Natural Resources Ecosystems
Ecosystem Cluster — Production & Value Engine
Thematic Engine: Production & Value
Core Question: Why do strong sectors grow invisibly?
Primary Frictions: Investment Confidence, Transition Complexity, Stakeholder Resistance, Long-Horizon Trust, Community Engagement
Primary Archetypes: The Futurist, The Economist, The Diplomat
Connected Clusters: Manufacturing, Finance Services, Public Services, Civic Ecosystems, Infrastructure & Flow
How This Cluster Connects to Others
Connection to Manufacturing (Production & Value):
Natural resources are inputs to manufacturing. Minerals, energy, water, and land are raw materials that manufacturing transforms into finished goods. Without Natural Resources, Manufacturing cannot operate.
Connection to Infrastructure & Flow:
Resources need transport. Pipelines, ports, railways, and roads move resources to markets. Without Infrastructure & Flow, Natural Resources are stranded assets.
Connection to Finance Services (Infrastructure & Flow):
Resource projects require capital. Mining, energy, and agriculture need investment. Without Finance Services, Natural Resources cannot be developed.
Connection to Trust & Policy Engine:
Resource extraction requires permits, environmental regulation, and community agreements. Without legal clarity and institutional trust, projects stall.
“Natural resources are not wealth. They are potential wealth. The clusters that process, finance, and transport them create the actual value.”— Victor Isyamba
What Is the Natural Resources Systems Cluster?
Natural Resources Systems encompasses organizations and initiatives focused on the extraction, management, and transition of natural resources. This cluster supplies the raw materials and energy that every production cluster depends on.
This cluster includes:
- Climate technology and renewable energy
- Oil, gas, and mining (extractive industries)
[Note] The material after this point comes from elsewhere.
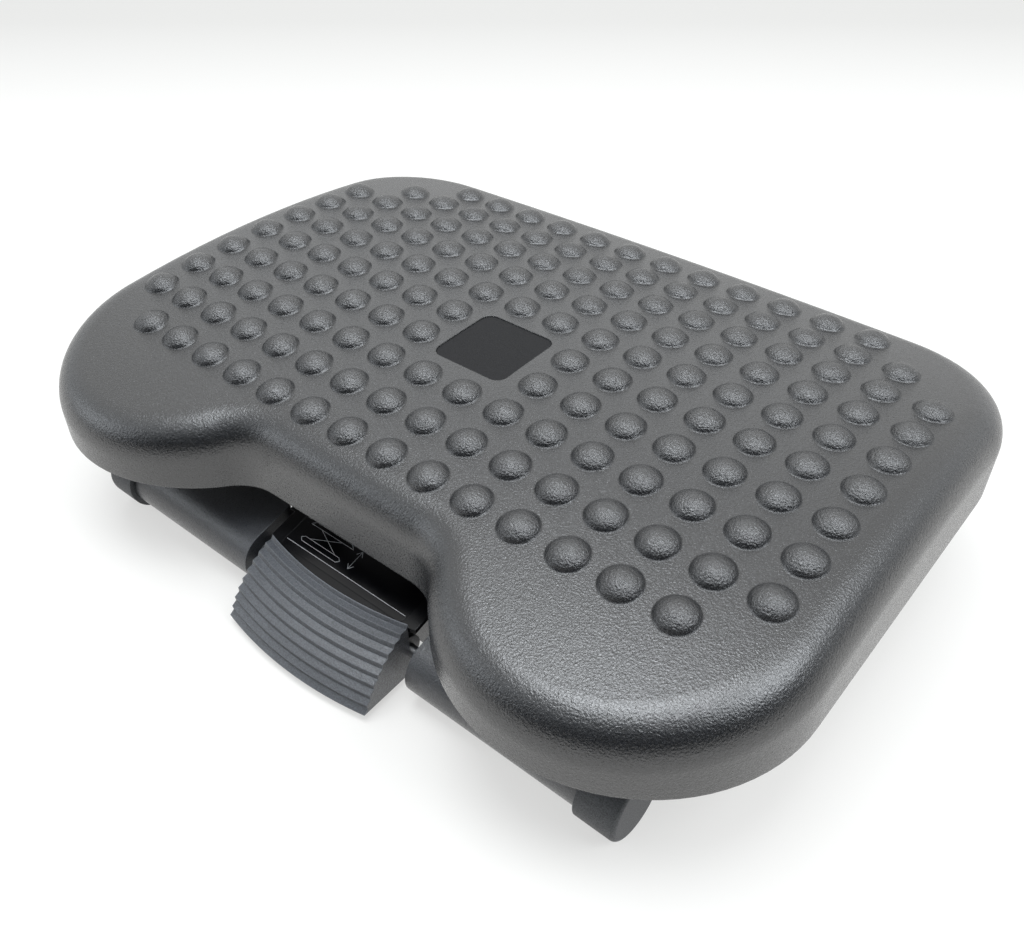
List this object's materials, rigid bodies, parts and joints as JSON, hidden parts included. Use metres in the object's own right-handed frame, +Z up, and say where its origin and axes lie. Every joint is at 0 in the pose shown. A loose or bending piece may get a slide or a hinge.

- Forestry, agriculture, and land use
- Water management and marine resources
- Carbon markets and environmental finance
- Conservation and biodiversity
- Circular economy and waste management
The core challenge: Long investment horizons, high upfront capital requirements, complex stakeholder landscapes, and the urgent need for energy and resource transition.
The cluster’s role in the broader economy: Every production cluster — Manufacturing, Business Services, even Infrastructure — depends on this cluster for raw materials, energy, and water. When Natural Resources Systems fail, the entire production economy slows.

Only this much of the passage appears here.